In Deutschland werden die drei Millionen „Spätaussiedler“ gern als Muster der Integration herangezogen, in Russland gelten die 400.000 Russlanddeutschen als Vermittler zwischen beiden Ländern. In Zeiten der zwischenstaatlichen Spannungen werden nationale Minderheiten wie die Russlanddeutschen jedoch häufig vom Mittler der Kulturen zur Projektionsfläche gegenseitiger Propaganda, wie Anfang diesen Jahres beim Berliner „Fall Lisa“ geschehen.
Dimitri Rempel, Vorsitzender der neu gegründeten Aussiedlerpartei „Die Einheit“, bekam vor kurzem für seinen lautstarken Einwurf, eine halbe Million Spätaussiedler wollten von Deutschland zurück nach Russland, viel Öffentlichkeit. Und tatsächlich gibt es einen neuen Trend zur Rückkehr – wenn auch zahlenmäßig weit unter Rempels Schätzung –, er zeigt, dass die Situation nicht einfach ist.

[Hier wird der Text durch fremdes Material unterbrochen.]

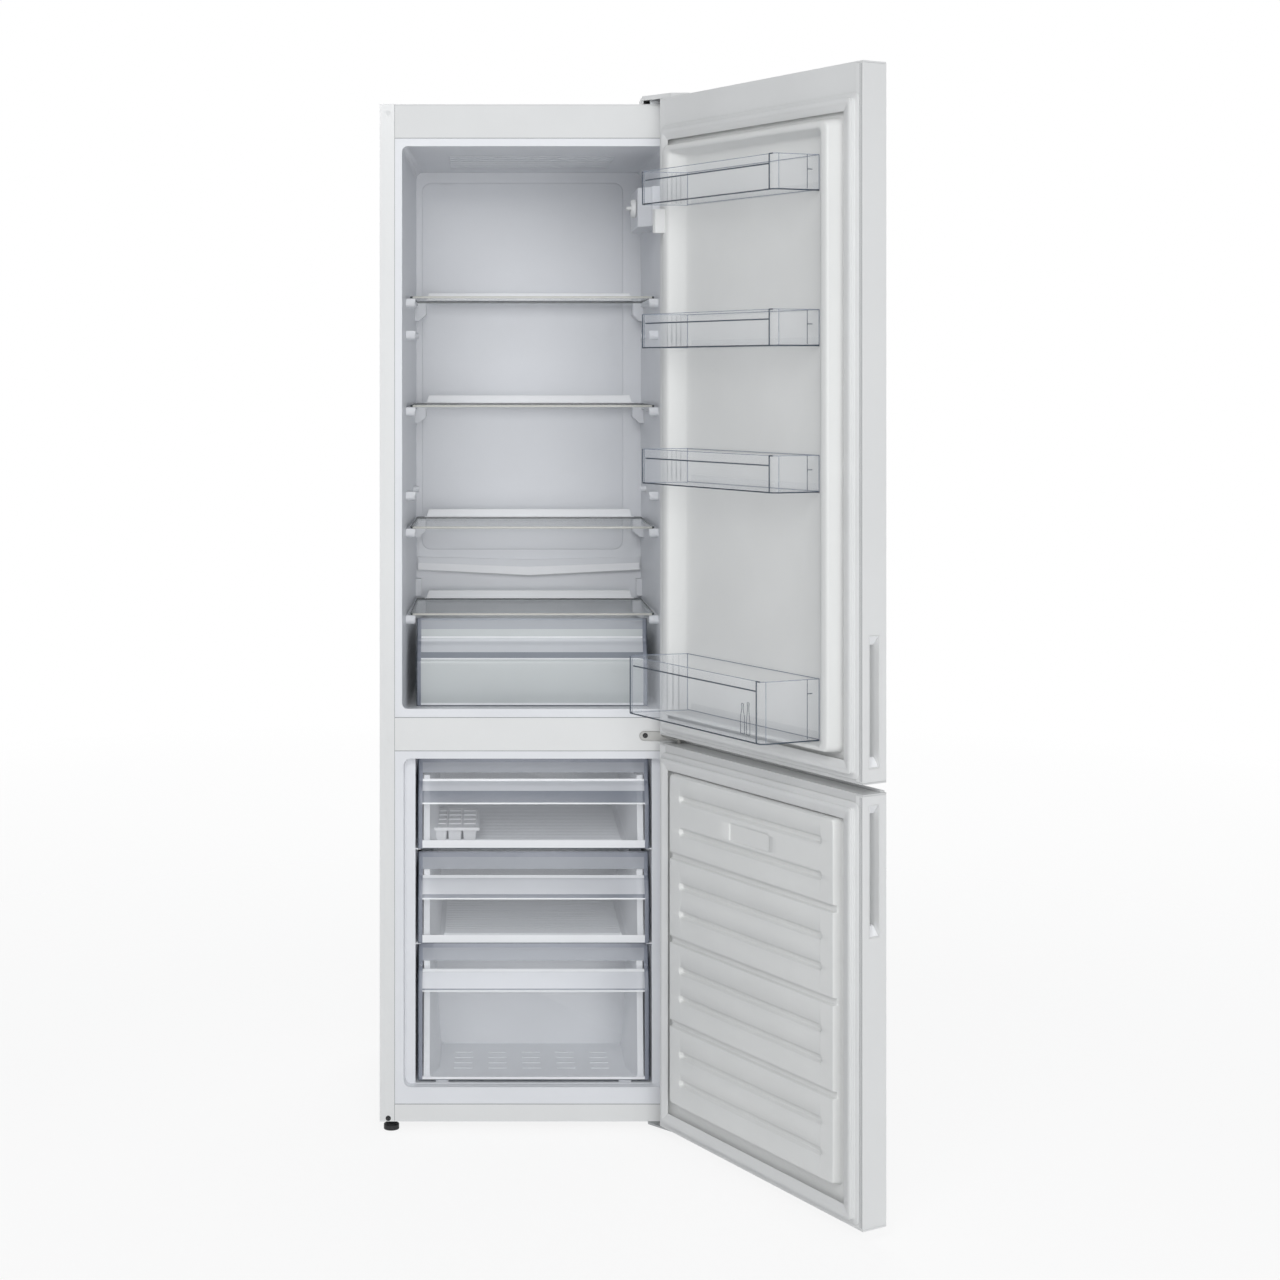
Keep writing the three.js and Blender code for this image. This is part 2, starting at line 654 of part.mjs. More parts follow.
// Points along a drawer front's outside: upright plate, ledge to pull at, set-back upper band.
function frontProfile(y, low, high) {
  const thickness = 2.5;
  const outside = [[y, low], [y, high - 78], [y + 16, high - 48], [y + 24, high - 42], [y + 24, high]];
  const inside = outside.map(([a, b]) => [a + thickness, b]).reverse();
  return [...outside, ...inside];
}

// An open box with a shaped front. Its side walls end below the front's top edge.
function drawer(half, y, low, high, length) {
  const wall = 2.2;
  const sideHigh = high - 32;
  const box = block([-half, half], [y + 0.5, y + length], [low, sideHigh]);
  const hollow = block([wall - half, half - wall], [y - 5, y + length - wall], [low + wall, high]);
  const walls = cut(box, hollow, block([-half - 1, half + 1], [y - 5, y + 26], [high - 90, high + 1]));
  const cheeks = [-1, 1].map((side) => prismX(
    [[y + 1, low], [y + 30, low], [y + 30, sideHigh], [y + 24.5, sideHigh], [y + 16.5, high - 48],
      [y + 1, high - 78]],
    side > 0 ? half - wall : -half, side > 0 ? half : wall - half));
  return joined(walls, prismX(frontProfile(y, low, high), -half, half), ...cheeks);
}

const crisper = {
  half: fridgeBackHalf - 9.3, front: shelfFront + 10, low: fridgeFloor + gap, high: shelfHeights[3] - 12.7,
  length: shelfBack - shelfFront - 10,
};
const iceTray = {
  left: 21.1 - drawerHalf, right: 108.1 - drawerHalf, front: drawerFront + 34, back: drawerFront + 212,
  low: drawerPlaces[0].low + 2.6, high: drawerPlaces[0].low + 30,
};

// A rim with tapered cups, three across and four deep, and a wider lip along the back to hold it by.
function iceCubeTray() {
  const { left, right, front, back, low, high } = iceTray;
  const across = 3;
  const along = 4;
  const rim = 4;
  const wall = 1.2;
  const columnPitch = (right - left - 2 * rim) / across;
  const rowPitch = 38;
  const mouth = { x: columnPitch / 2 - 1, y: rowPitch / 2 - 1 };
  const foot = { x: mouth.x - 2.6, y: mouth.y - 3.5 };
  const parts = [block([left, right], [front, back], [high - 2, high])];
  const hollows = [];
  for (let column = 0; column < across; column += 1) {
    for (let row = 0; row < along; row += 1) {
      const x = left + rim + (column + 0.5) * columnPitch;
      const y = front + rim + (row + 0.5) * rowPitch;
      parts.push(cup(x, y, low, high - 1, mouth, foot, 0));
      hollows.push(cup(x, y, low + wall, high + 0.5, mouth, foot, wall));
    }
  }
  return cut(joined(...parts), ...hollows);
}

// A tapered cup between two heights, from its half widths at the mouth and the foot, less a wall.
function cup(x, y, low, high, mouth, foot, wall) {
  const points = [];
  for (const [half, z] of [[mouth, high], [foot, low]]) {
    for (const sx of [-1, 1]) {
      for (const sy of [-1, 1]) {
        points.push(new THREE.Vector3(x + sx * (half.x - wall), y + sy * (half.y - wall), z));
      }
    }
  }
  return hullOf(points);
}

function addShelvesAndDrawers() {
  shelfHeights.forEach((top, index) => add(fridge, `glass_shelf_${index + 1}`, shelf(top), glassGreen));
  add(fridge, 'crisper_drawer', drawer(crisper.half, crisper.front, crisper.low, crisper.high,
    crisper.length), clear);
  drawerPlaces.forEach(({ low, high, length }, index) => {
    add(fridge, `freezer_drawer_${index + 1}`, drawer(drawerHalf, drawerFront, low, high, length), clear);
  });
  add(fridge, 'ice_cube_tray', iceCubeTray(), white);
}

// --- Doors ----------------------------------------------------------------------------------

const capPlate = 2.7;
const seam = 16.5;
const grip = { front: doorFront + 13, back: doorBack - 11.5, deep: 28, wall: 1.5 };
const dishFloorHalf = halfWidth - 86;
const dishMouthHalf = halfWidth - 66;

// A steel skin bent round the front, both sides and the edges of the back.
function doorSkin({ low, high }, handleLow) {
  const hand = halfWidth - seam;
  const section = [
    [hand, doorBack], [halfWidth, doorBack], [halfWidth, doorFront], [-halfWidth, doorFront],
    [-halfWidth, doorBack], [-hand, doorBack], [-hand, doorBack - sheet], [-innerHalf, doorBack - sheet],
    [-innerHalf, doorFront + sheet], [innerHalf, doorFront + sheet], [innerHalf, doorBack - sheet],
    [hand, doorBack - sheet],
  ];
  const hole = block([-halfWidth - 1, 2 - halfWidth], [grip.front - gap, grip.back + gap],
    [handleLow - gap, handleLow + handleLength + gap]);
  return cut(prismZ(section, low + capPlate + gap, high - capPlate - gap), hole);
}

// An end cap: a plate across the door's end and a band on its back face. The hinge pin goes in its hole.
function doorCap(end, inwards, bandEnd) {
  const plate = block([-halfWidth, halfWidth], [doorFront, doorBack], [end, end + inwards * capPlate]);
  const hand = halfWidth - seam - gap;
  const band = block([-hand, hand], [doorBack - sheet, doorBack], [end + inwards, bandEnd]);
  return cut(joined(plate, band), cylinder('z', pinRadius + 0.3, 12, [pinX, pinY, end], 16));
}

function gripTray(handleLow) {
  const high = handleLow + handleLength;
  const { front, back, deep, wall } = grip;
  const outer = block([-halfWidth, deep - halfWidth], [front, back], [handleLow, high]);
  const hollow = block([-halfWidth - 1, deep - wall - halfWidth], [front + wall, back - wall],
    [handleLow + wall, high - wall]);
  return cut(outer, hollow);
}

// The ring seal: a foot on the door's back and a magnet bead that meets the cabinet's steel front. The
// bead stands back from the foot's outer edge, so that it swings clear of the cabinet.
function doorSeal(low, high) {
  const half = halfWidth - 8;
  const wide = 17;
  const lip = 8;
  const foot = block([-half, half], [doorBack + gap, doorBack + 3], [low, high]);
  const bead = block([lip - half, half - lip], [doorBack + 1, -gap], [low + lip, high - lip]);
  return cut(joined(foot, bead), block([wide - half, half - wide], [-30, 30], [low + wide, high - wide]));
}

// A raised ring with sloping sides, grown or shrunk by an inset. The bins sit inside it, and the
// bottle rack rests on the foot of its dish.
function dykeRing(inset, backY) {
  const outer = { half: halfWidth - 43, low: upperDoor.sealLow + 36, high: upperDoor.sealHigh - 35 };
  const proudY = doorBack + 30 - inset;
  const hill = hullOf([
    ...rectLoop(outer.half - inset, outer.low + inset, outer.high - inset, 12, backY, 2),
    ...rectLoop(outer.half - 6 - inset, outer.low + 2 + inset, outer.high - 6 - inset, 12, proudY, 2),
  ]);
  const mouth = { half: dishMouthHalf + inset, low: bottleRack.low - gap - 2 - inset,
    high: outer.high - 16 + inset };
  const floor = { half: dishFloorHalf + inset, low: bottleRack.low - gap - inset,
    high: outer.high - 24 + inset };
  const floorY = doorBack + 5;
  const dish = hullOf([
    ...rectLoop(mouth.half, mouth.low, mouth.high, 8, proudY + 0.5, 2),
    ...rectLoop(floor.half, floor.low, floor.high, 2, floorY, 2),
    ...rectLoop(floor.half, floor.low, floor.high, 2, floorY - inset, 2),
  ]);
  return cut(hill, dish);
}

function upperDoorLiner() {
  const { sealLow, sealHigh } = upperDoor;
  const hand = halfWidth - seam - gap;
  const plate = block([-hand, hand], [doorBack - sheet, doorBack], [sealLow, sealHigh]);
  const hill = dykeRing(0, doorBack - 0.5);
  const hollow = dykeRing(1.6, doorBack - 3);
  const lug = prismZ([[switchX - 9, 17], [switchX - 5, lugFront], [switchX + 4, lugFront], [switchX + 5, 24],
    [switchX, 10]], lampLow - 25, lampLow + 16);
  return joined(cut(joined(plate, hill), hollow), lug);
}

// Heights of the sunk bands in the lower door's panel: every third is a channel from side to side, and
// the rest are short grooves.
function sunkBands(low, high) {
  const lowest = low + 44.5;
  const topChannel = high - 140.5;
  const steps = 8;
  const bands = [{ z: topChannel + 44.5, channel: false }, { z: topChannel + 100.5, channel: false }];
  for (let step = 0; step <= steps; step += 1) {
    bands.push({ z: lowest + (topChannel - lowest) * step / steps, channel: step % 3 === 2 });
  }
  return bands;
}

// The room that a band takes out of the panel, grown by the sheet's thickness for the panel's back.
function bandRoom({ z, channel }, half, face, grow) {
  const mouth = { half: channel ? half + 4 : half - 31, tall: channel ? 6.5 : 7, corner: channel ? 1 : 6 };
  const floor = { half: mouth.half - 3, tall: channel ? 5.4 : 3.4, corner: channel ? 1 : 3 };
  return hullOf([
    ...rectLoop(mouth.half + grow, z - mouth.tall - grow, z + mouth.tall + grow, mouth.corner, face + 0.5, 2),
    ...rectLoop(floor.half + grow, z - floor.tall - grow, z + floor.tall + grow, floor.corner,
      face - 5.5 - grow, 2),
  ]);
}

// A raised panel, its edges sloping, with channels and grooves sunk in it.
function lowerDoorLiner() {
  const { sealLow, sealHigh } = lowerDoor;
  const hand = halfWidth - seam - gap;
  const half = halfWidth - 48;
  const low = sealLow + 50;
  const high = sealHigh - 28;
  const face = doorBack + 16;
  const plate = block([-hand, hand], [doorBack - sheet, doorBack], [sealLow, sealHigh]);
  const panel = (inset, back, front) => hullOf([
    ...rectLoop(half - inset, low + inset, high - inset, 6, back, 2),
    ...rectLoop(half - 3 - inset, low + 3 + inset, high - 3 - inset, 5, front, 2),
  ]);
  const bands = sunkBands(low, high);
  const behind = cut(panel(linerWall, doorBack - 4, face - linerWall),
    ...bands.map((band) => bandRoom(band, half, face, linerWall)));
  return cut(joined(plate, panel(0, doorBack - 0.5, face)), behind,
    ...bands.map((band) => bandRoom(band, half, face, 0)));
}

function doorFoam({ low, high }, handleLow) {
  const side = innerHalf - gap;
  const whole = block([-side, side], [doorFront + sheet + gap, doorBack - sheet - gap],
    [low + capPlate + 2 * gap, high - capPlate - 2 * gap]);
  const pocket = block([-halfWidth, grip.deep + gap - halfWidth], [grip.front - gap, grip.back + gap],
    [handleLow - gap, handleLow + handleLength + gap]);
  const pinRoom = (z) => cylinder('z', pinRadius + 1.5, 60, [pinX, pinY, z], 12);
  return cut(whole, pocket, pinRoom(low), pinRoom(high));
}

// A clear bin between the liner's raised sides, with a set-back band along the top of its front.
function doorBin({ low, high }, proud) {
  const back = doorBack + 6;
  const front = doorBack + proud;
  const wall = 2.4;
  const hand = dishMouthHalf;
  const free = -dishFloorHalf;
  const outer = [[dishFloorHalf - 5, back], [hand + 2, front - 8], [hand - 4, front],
    [free + 27, front], [free + 21, front - 8], [free + 10, back]];
  const inner = [[dishFloorHalf - 8, back + wall], [hand - 1, front - 8 - wall], [hand - 6, front - wall],
    [free + 29, front - wall], [free + 24, front - 8 - wall], [free + 13, back + wall]];
  const band = block([free + 36, hand - 14], [front - wall / 2, front + 1], [high - 16, high + 1]);
  return cut(prismZ(outer, low, high), prismZ(inner, low + wall, high + 1), band);
}

// A door's pieces are drawn closed, then turned open about the hinge pin.
function openDoor() {
  const turning = new THREE.Group();
  turning.position.set(pinX, pinY, 0);
  turning.rotation.z = THREE.MathUtils.degToRad(openAngle);
  const closed = new THREE.Group();
  closed.position.set(-pinX, -pinY, 0);
  turning.add(closed);
  fridge.add(turning);
  return closed;
}

function addDoor(side, place, handleLow, liner) {
  const door = openDoor();
  add(door, `${side}_door_skin`, doorSkin(place, handleLow), white);
  add(door, `${side}_door_foam`, doorFoam(place, handleLow), foamYellow);
  add(door, `${side}_door_liner`, liner, linerWhite);
  add(door, `${side}_door_seal`, doorSeal(place.sealLow, place.sealHigh), sealWhite);
  add(door, `${side}_door_top_cap`, doorCap(place.high, -1, place.sealHigh + gap), white);
  add(door, `${side}_door_bottom_cap`, doorCap(place.low, 1, place.sealLow - gap), white);
  add(door, `${side}_door_grip`, gripTray(handleLow), white);
  return door;
}

function addDoors() {
  const upper = addDoor('upper', upperDoor, upperHandleLow, upperDoorLiner());
  smallBins.forEach((place, index) => add(upper, `door_bin_${index + 1}`, doorBin(place, smallBinProud),
    clear));
  add(upper, 'bottle_rack', doorBin(bottleRack, bottleRackProud), clear);
  addDoor('lower', lowerDoor, lowerHandleLow, lowerDoorLiner());
}

addCabinet();
addMachineBay();
addFittings();
addLampUnit();
addShelvesAndDrawers();
addDoors();

// The origin is at the middle of the foot of the whole part's bounding box, with the doors open.
fridge.updateMatrixWorld(true);
const bounds = new THREE.Box3().setFromObject(fridge, true);
const middle = bounds.getCenter(new THREE.Vector3());
fridge.position.set(-middle.x, -middle.y, -bounds.min.z);
fridge.updateMatrixWorld(true);

export default fridge;
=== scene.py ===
import json
import math

import bmesh
import bpy
from mathutils import Matrix, Vector


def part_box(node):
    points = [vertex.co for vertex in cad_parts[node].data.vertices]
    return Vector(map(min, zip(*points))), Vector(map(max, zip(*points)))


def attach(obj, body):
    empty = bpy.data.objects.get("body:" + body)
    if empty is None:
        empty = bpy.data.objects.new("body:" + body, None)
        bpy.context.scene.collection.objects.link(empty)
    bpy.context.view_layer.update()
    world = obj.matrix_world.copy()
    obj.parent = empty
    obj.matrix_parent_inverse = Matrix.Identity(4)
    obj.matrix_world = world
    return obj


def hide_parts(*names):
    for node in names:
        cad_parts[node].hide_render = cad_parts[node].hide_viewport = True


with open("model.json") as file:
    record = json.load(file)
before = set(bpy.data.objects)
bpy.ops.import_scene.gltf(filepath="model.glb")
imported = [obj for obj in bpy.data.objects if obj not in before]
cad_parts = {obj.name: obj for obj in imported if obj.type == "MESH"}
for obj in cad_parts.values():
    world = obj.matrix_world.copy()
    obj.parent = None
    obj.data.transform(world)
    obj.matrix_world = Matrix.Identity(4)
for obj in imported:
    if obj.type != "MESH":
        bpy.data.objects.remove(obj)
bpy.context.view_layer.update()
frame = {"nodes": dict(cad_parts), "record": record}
nodes = frame["nodes"]
mm = 0.001

# The cabinet's own axes: its centre line, its front plane and the pin that the doors turn about. All
# drawings are in millimetres from there, and the doors' are drawn as closed.
doorPin = {"x": 251, "y": -39, "open": 120}
leftLow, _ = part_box("left_side_panel")
_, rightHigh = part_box("right_side_panel")
centreX, frontY = (leftLow.x + rightHigh.x) / 2, leftLow.y
pinPlace = Vector((centreX + doorPin["x"] * mm, frontY + doorPin["y"] * mm, 0))
fromCabinet = Matrix.Translation((centreX, frontY, 0)) @ Matrix.Scale(mm, 4)
fromDoor = (Matrix.Translation(pinPlace) @ Matrix.Rotation(math.radians(doorPin["open"]), 4, "Z")
            @ Matrix.Translation(-pinPlace) @ fromCabinet)


def placed(name, data):
    thing = bpy.data.objects.new(name, data)
    bpy.context.scene.collection.objects.link(thing)
    return thing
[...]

Für viele Aussiedler haben sich die Erwartungen an ein Leben in Deutschland nicht erfüllt: Nicht anerkannte Abschlüsse, Sprachbarrieren und die lange ausbleibende Anerkennung als „Deutsche unter Deutschen“, erschweren ein Heimischwerden.
Aber es gibt auch positive Entwicklungen, wie zum Beispiel eine Annäherung auf institutioneller Ebene: Zum ersten Mal nach drei Jahren tagte unlängst in Omsk die deutsch-russische Regierungskommission für die Angelegenheiten der Russlanddeutschen, wo u.a. ein gemeinsamer Haushaltsplan zur Förderung der Minderheit beschlossen wurde. Stehen die Zeichen also auf Neuanfang? Was ist die aktuelle Situation der (Spät)Aussiedler in Deutschland und der Deutschen in Russland? Was sollte die Rolle der Russlanddeutschen heutzutage sein? Welche Strukturen braucht es dafür? Welche kulturellen und Mitspracherechte sind notwendig? Zu diesen Fragen diskutierten am 8. Juni im Goethe-Institut Moskau Olga Martens, erste stellvertretende Vorsitzende des Internationalen Verbands der deutschen Kultur, Margarita Bauer, Vorsitzende des Jugendrings der Russlanddeutschen sowie Igor W. Barinow, Leiter der Agentur für Nationalitätenangelegenheiten der Russischen Föderation. Die Diskussion moderieren wurde die Deutschlandradio-Journalistin Gesine Dornblüth.